En plus d’enregistrer les préférences des moustiques, les chercheurs ont prélevé chaque nuit des échantillons d’air dans les tentes afin de caractériser et de comparer 40 composants chimiques différents de l’odeur corporelle de chaque personne.
Ils ont constaté que les moustiques étaient systématiquement attirés par certaines odeurs corporelles plutôt que par d’autres. Les moustiques étaient plus attirés par les personnes dont les odeurs corporelles contenaient davantage d’acides carboxyliques (probablement produits par les microbes de la peau), que par celles dont les niveaux d’acides carboxyliques étaient plus faibles et les niveaux d’eucalyptol plus élevés (potentiellement liés au régime alimentaire de la personne).
L’eucalyptol, un composé chimique naturel probablement dérivé d’aliments d’origine végétale et d’arômes présents dans le régime alimentaire d’une personne, était très abondant dans l’odeur corporelle du sujet humain le moins apprécié de la cohorte de six personnes.
Les chercheurs ont été surpris par l’efficacité avec laquelle les moustiques pouvaient localiser et choisir entre les potentiels repas humains dans l’immense arène.
Selon Stephanie Rankin-Turner, chimiste analytique et coauteure de l’étude :
Lorsque l’on voit un objet sorti d’un minuscule laboratoire où les odeurs sont présentes et que les moustiques le trouvent encore dans ce grand espace ouvert dans un champ en Zambie, on se rend vraiment compte de la puissance de ces moustiques en tant que chercheurs d’hôtes.
La recherche portait sur le moustique africain du paludisme, un vecteur prolifique du paludisme dans toute l’Afrique subsaharienne, et visait à mieux comprendre les facteurs qui déterminent l’attrait de l’homme pour le vecteur de la maladie.
Le résumé graphique de l’étude. (Diego Giraldo et col./ Current Biology)
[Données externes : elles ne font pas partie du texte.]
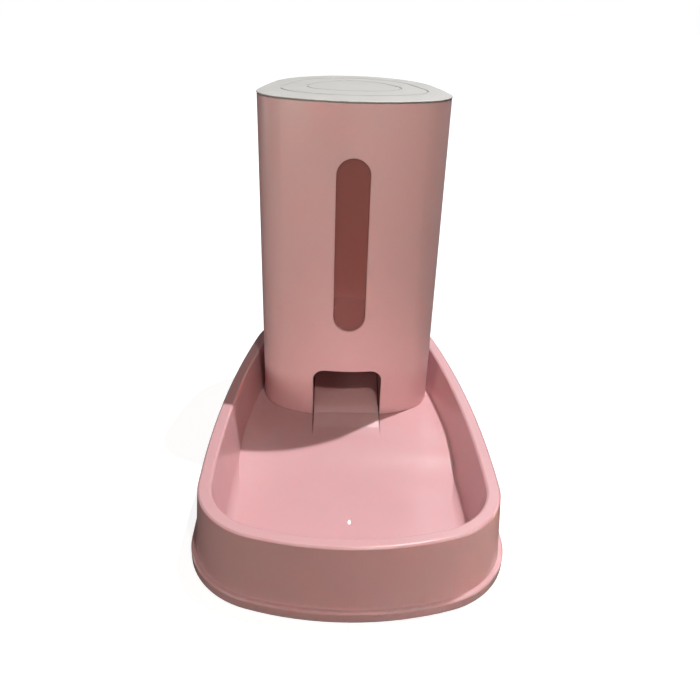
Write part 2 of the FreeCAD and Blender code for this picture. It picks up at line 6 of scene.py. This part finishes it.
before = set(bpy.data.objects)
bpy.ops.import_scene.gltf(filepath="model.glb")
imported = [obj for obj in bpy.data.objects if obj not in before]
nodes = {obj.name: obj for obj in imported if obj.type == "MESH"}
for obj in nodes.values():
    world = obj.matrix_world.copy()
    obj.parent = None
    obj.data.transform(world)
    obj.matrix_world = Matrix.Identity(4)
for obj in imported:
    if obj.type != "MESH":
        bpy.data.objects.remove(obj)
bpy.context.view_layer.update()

De précédentes recherches ont montré que les moustiques utilisent une série d’indices sensoriels pour identifier leurs cibles, notamment la chaleur émise par le corps, les odeurs, le dioxyde de carbone et l’humidité, ainsi que des indices visuels. Ces indices ont des portées spatiales différentes : la chaleur peut atteindre 50 cm, les indices visuels entre 5 et 15 m, tandis que le dioxyde de carbone et l’odeur corporelle peuvent s’étendre jusqu’à 60 m.
L’étude publiée dans Current Biology : Human scent guides mosquito thermotaxis and host selection under naturalistic conditions et présentée sur le site de la Johns Hopkins Bloomberg School of Public Health de l’Université Johns Hopkins : The Chemistry of Mosquito Attraction.